5) When picking up the car always ensure to conduct a walk around with the rental agent and ensure all vehicle damage, scratches, missing emblems  (If applicable) are noted in the rental contract. Also ensure you have a full tank of gas. These are common issues that can be easily avoided if you simply pay attention.

Renting a car in Cuba is very expensive in comparison with United States/Canada. The majority of the vehicles available are manual transmission, Their are also automatic cars available usually at a premium of $5 CUC daily.If you are travelling with young children bring a car seat from home, even the most basic, as you would be unlikely to get one even if you have booked (Usually a shortage) The other essential item to bring is sun glasses as the sun could get unbearable.

Additional Comments from TA Community

In the city, traffic is heavy and with all the oneway streets it is easy to get lost. Try to get to the Malecon to have a better orientation.  This is the big road along the sea. Another idea is to ask the car rental people for directions and get them as specific as possible.  Once out of the center of Habana, street signs are rare. You don't have directions even at big intersections. People are friendly, so ask for directions.  This is obviously where speaking even some Spanish is incredibly helpful.  But they often do not know , as they have no car. Calculate enough time from one point to the other, as you would be lucky not to get lost somewhere. Watch out for speed limits however.

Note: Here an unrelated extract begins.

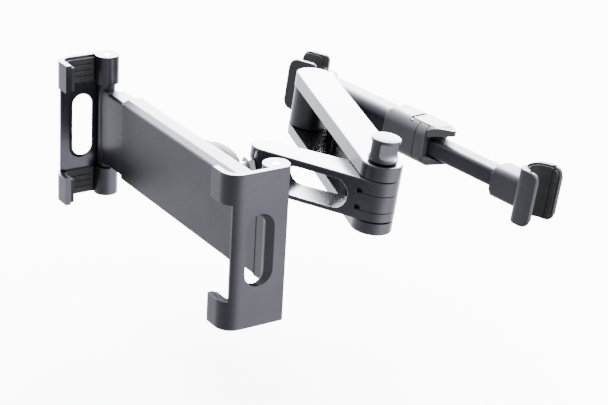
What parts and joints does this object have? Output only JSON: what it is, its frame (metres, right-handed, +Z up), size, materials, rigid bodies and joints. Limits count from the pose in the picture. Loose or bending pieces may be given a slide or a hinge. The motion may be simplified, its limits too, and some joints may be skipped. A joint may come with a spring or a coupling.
{
  "type": "headrest tablet mount",
  "caption": "Tablet holder for the back of a car seat: clamping bar with post hooks, folding arm, ball joint and sprung clamp with hinged jaws.",
  "frame": {"origin": "on the axis of the telescopic bar, midway between the two headrest posts", "axes": "+X along the bar to the sliding hook, -Y towards the person who looks at the tablet, +Z up along the headrest posts"},
  "size_m": [0.2097, 0.2207, 0.0907],
  "materials": {
    "anodised_aluminium": "satin anodised",
    "dark_aluminium": "satin anodised",
    "moulded_plastic": "fine grain",
    "acetal": "smooth",
    "rubber": "matt",
    "steel": "plain",
    "black_steel": "blackened"
  },
  "bodies": {
    "bar": {"shoulder_bracket": "dark_aluminium", "outer_tube": "anodised_aluminium", "tube_screws": "black_steel", "tube_bush": "acetal", "lock_collar": "moulded_plastic", "brake_shoe": "rubber", "lever_pin": "steel", "left_hook_pin": "steel"},
    "lever": {"lock_lever": "moulded_plastic"},
    "right_post_arm": {"inner_bar": "anodised_aluminium", "bar_slider": "acetal", "right_hook": "dark_aluminium", "right_hook_liner": "rubber", "right_hook_screw": "black_steel"},
    "left_post_hook": {"left_hook": "dark_aluminium", "left_hook_liner": "rubber"},
    "rear_arm": {"rear_link": "anodised_aluminium", "elbow_bolt": "steel", "elbow_washers": "acetal", "shoulder_bolt": "steel", "shoulder_washers": "acetal"},
    "knob": {"elbow_knob": "dark_aluminium"},
    "front_arm": {"front_link": "anodised_aluminium", "ball_stud": "steel"},
    "pan_shell": {"ball_liner_inner": "acetal"},
    "tilt_shell": {"ball_liner_outer": "acetal"},
    "clamp": {"clamp_body": "dark_aluminium", "front_panel": "anodised_aluminium", "panel_screws": "black_steel", "left_spring": "steel", "right_spring": "steel"},
    "lock_ring": {"ball_lock_ring": "moulded_plastic"},
    "right_slide": {"right_carriage": "dark_aluminium", "right_jaw_pin": "steel"},
    "left_slide": {"left_carriage": "dark_aluminium", "left_jaw_pin": "steel"},
    "right_grip": {"right_jaw": "dark_aluminium", "right_jaw_pads": "rubber"},
    "left_grip": {"left_jaw": "dark_aluminium", "left_jaw_pads": "rubber"}
  },
  "joints": [
    {"name": "post_spacing", "type": "slide", "parent": "bar", "child": "right_post_arm", "axis": [1, 0, 0], "range_m": [-0.0195, 0.0095]},
    {"name": "lever_lift", "type": "hinge", "parent": "bar", "child": "lever", "pos_m": [0.002, 0, 0.0119], "axis": [0, -1, 0], "range_deg": [0, 60]},
    {"name": "left_hook_swivel", "type": "hinge", "parent": "bar", "child": "left_post_hook", "pos_m": [-0.07757, 0.00672, 0], "axis": [0, 0, 1], "range_deg": [-25, 25]},
    {"name": "shoulder_swing", "type": "hinge", "parent": "bar", "child": "rear_arm", "pos_m": [-0.0622, -0.0224, -0.00065], "axis": [0, 0, 1], "range_deg": [-120, 26]},
    {"name": "knob_turn", "type": "hinge", "parent": "rear_arm", "child": "knob", "pos_m": [0.04888, -0.08397, -0.00065], "axis": [0, 0, 1], "range_deg": [-180, 180]},
    {"name": "elbow_swing", "type": "hinge", "parent": "rear_arm", "child": "front_arm", "pos_m": [0.04888, -0.08397, -0.00065], "axis": [0, 0, 1], "range_deg": [-32, 112]},
    {"name": "ball_pan", "type": "hinge", "parent": "front_arm", "child": "pan_shell", "pos_m": [-0.01349, -0.13675, -0.00255], "axis": [0.0627, 0.0726, -0.9954], "range_deg": [-18, 18]},
    {"name": "ball_tilt", "type": "hinge", "parent": "pan_shell", "child": "tilt_shell", "pos_m": [-0.01349, -0.13675, -0.00255], "axis": [0.9784, -0.2013, 0.0469], "range_deg": [-18, 18]},
    {"name": "ball_roll", "type": "hinge", "parent": "tilt_shell", "child": "clamp", "pos_m": [-0.01349, -0.13675, -0.00255], "axis": [0.197, 0.9768, 0.0837], "continuous": true},
    {"name": "ring_turn", "type": "hinge", "parent": "clamp", "child": "lock_ring", "pos_m": [-0.01349, -0.13675, -0.00255], "axis": [0.197, 0.9768, 0.0837], "range_deg": [-120, 120]},
    {"name": "right_pull", "type": "slide", "parent": "clamp", "child": "right_slide", "axis": [0.9784, -0.2013, 0.0469], "range_m": [0, 0.03], "stiffness_N_per_m": 200, "springref_m": -0.02},
    {"name": "left_pull", "type": "slide", "parent": "clamp", "child": "left_slide", "axis": [-0.9784, 0.2013, -0.0469], "range_m": [0, 0.03], "stiffness_N_per_m": 200, "springref_m": -0.02},
    {"name": "right_fold", "type": "hinge", "parent": "right_slide", "child": "right_grip", "pos_m": [0.06638, -0.17526, -0.00033], "axis": [0.0627, 0.0726, -0.9954], "range_deg": [0, 72]},
    {"name": "left_fold", "type": "hinge", "parent": "left_slide", "child": "left_grip", "pos_m": [-0.10191, -0.14064, -0.0084], "axis": [-0.0627, -0.0726, 0.9954], "range_deg": [0, 72]}
  ]
}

Streets - at least the bis autopistas and near tourist attractions - have improved and are now much better than some years ago. But backcountry streets are still very bumpy and with lots of holes, covered with mud, so that you don't see their total extent approaching them and hit them full on.

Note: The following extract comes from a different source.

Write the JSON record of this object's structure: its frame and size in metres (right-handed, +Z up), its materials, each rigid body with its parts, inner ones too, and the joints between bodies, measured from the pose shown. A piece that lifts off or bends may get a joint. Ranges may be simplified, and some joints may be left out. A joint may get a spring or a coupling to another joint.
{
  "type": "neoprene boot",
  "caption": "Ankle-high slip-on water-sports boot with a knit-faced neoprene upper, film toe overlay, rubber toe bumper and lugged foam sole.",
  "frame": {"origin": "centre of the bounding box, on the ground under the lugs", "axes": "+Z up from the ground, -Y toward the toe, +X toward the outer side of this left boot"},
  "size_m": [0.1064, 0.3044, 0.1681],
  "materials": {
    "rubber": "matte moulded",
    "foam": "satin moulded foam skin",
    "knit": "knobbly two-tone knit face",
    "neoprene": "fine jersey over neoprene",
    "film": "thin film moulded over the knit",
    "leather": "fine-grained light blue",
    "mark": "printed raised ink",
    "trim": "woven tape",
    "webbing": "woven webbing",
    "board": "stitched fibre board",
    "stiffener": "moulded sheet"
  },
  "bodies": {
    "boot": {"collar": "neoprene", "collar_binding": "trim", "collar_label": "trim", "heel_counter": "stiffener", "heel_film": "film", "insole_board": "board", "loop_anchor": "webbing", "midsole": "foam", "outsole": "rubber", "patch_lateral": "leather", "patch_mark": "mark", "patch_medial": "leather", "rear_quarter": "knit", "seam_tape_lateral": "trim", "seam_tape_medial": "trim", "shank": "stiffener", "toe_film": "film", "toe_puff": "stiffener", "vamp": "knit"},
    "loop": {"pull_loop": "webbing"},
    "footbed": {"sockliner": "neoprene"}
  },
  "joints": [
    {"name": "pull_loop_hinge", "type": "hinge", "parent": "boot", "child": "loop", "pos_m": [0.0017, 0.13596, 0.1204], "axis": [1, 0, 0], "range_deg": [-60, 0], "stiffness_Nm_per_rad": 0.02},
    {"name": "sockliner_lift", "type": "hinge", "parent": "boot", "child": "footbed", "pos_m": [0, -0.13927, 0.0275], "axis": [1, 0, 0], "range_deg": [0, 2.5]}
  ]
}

At intersections on the autopista, be prepared for people jumping into your driveway, wanting to be taken somewhere. If they see tourists, they try to flag them down, pretending they have a flat tire or something like that. Or they tell you that you are driving the wrong direction and they are going to show you the way, only to get into your car. Also this is better now than some years ago. At big intersections, where lot of people arrive from the backcountry, there are now officials in uniform who control everything and see to it that the one who arrived first gets out first. This avoids that you are assaulted by dozens of people. The officials flag down the cars and decide who gets in.(People are even ready to pay for the lift you give them). As they know that tourists are recommended not to take foreigners, they rarely flag down a tourist car. The rental cars are marked T for turista, so everybody knows you are a tourist (they would know it anyway, as new cars like the rental cars are rare).

The actual standard of driving is not dangerous certainly relative to other Latin countries.   People drive quite slowly, whether or not by choice, and the volume of traffic is slight outside of Havana.

Havana Taxis

If you don’t have a rental car, there are three different types of taxis to get you around Havana:

The official taxi. Metered and you should insist they run it. You can try to negotiate the price, but you should take a few rides first, so you get a feel for the pricing - it could surprise you how cheap it can be.

‘Illegal’ taxis. Practically any Cuban with a car will take you around for a price (sometimes expensive). Havana Veija to Vedado should cost you 3 to 4 CUC; if you're being charged more, reconsider.

‘Fixed route taxis’. Best option. These are "Classic Americans" but they operate on the concept of ride sharing. Cubans use them a lot, so you'll have a chance to meet some locals. Rides under 5km will cost you 10 MN and a longer rides should be around 20 MN. To get one to pick you up stick your arm out as one approaches. Tell the driver your destination and if he says “vamos” you can get in.

In the areas of Havana Veija: Capitolio and Vedado: Copelia you will find lots of taxis passing through.

Other options are Bici-taxi, the coco-taxi and horse and carriage.


Outside Havana the 'local' taxis seem to be mainly pedalled tricycles or horse drawn carts, but 'normal' taxis are available too.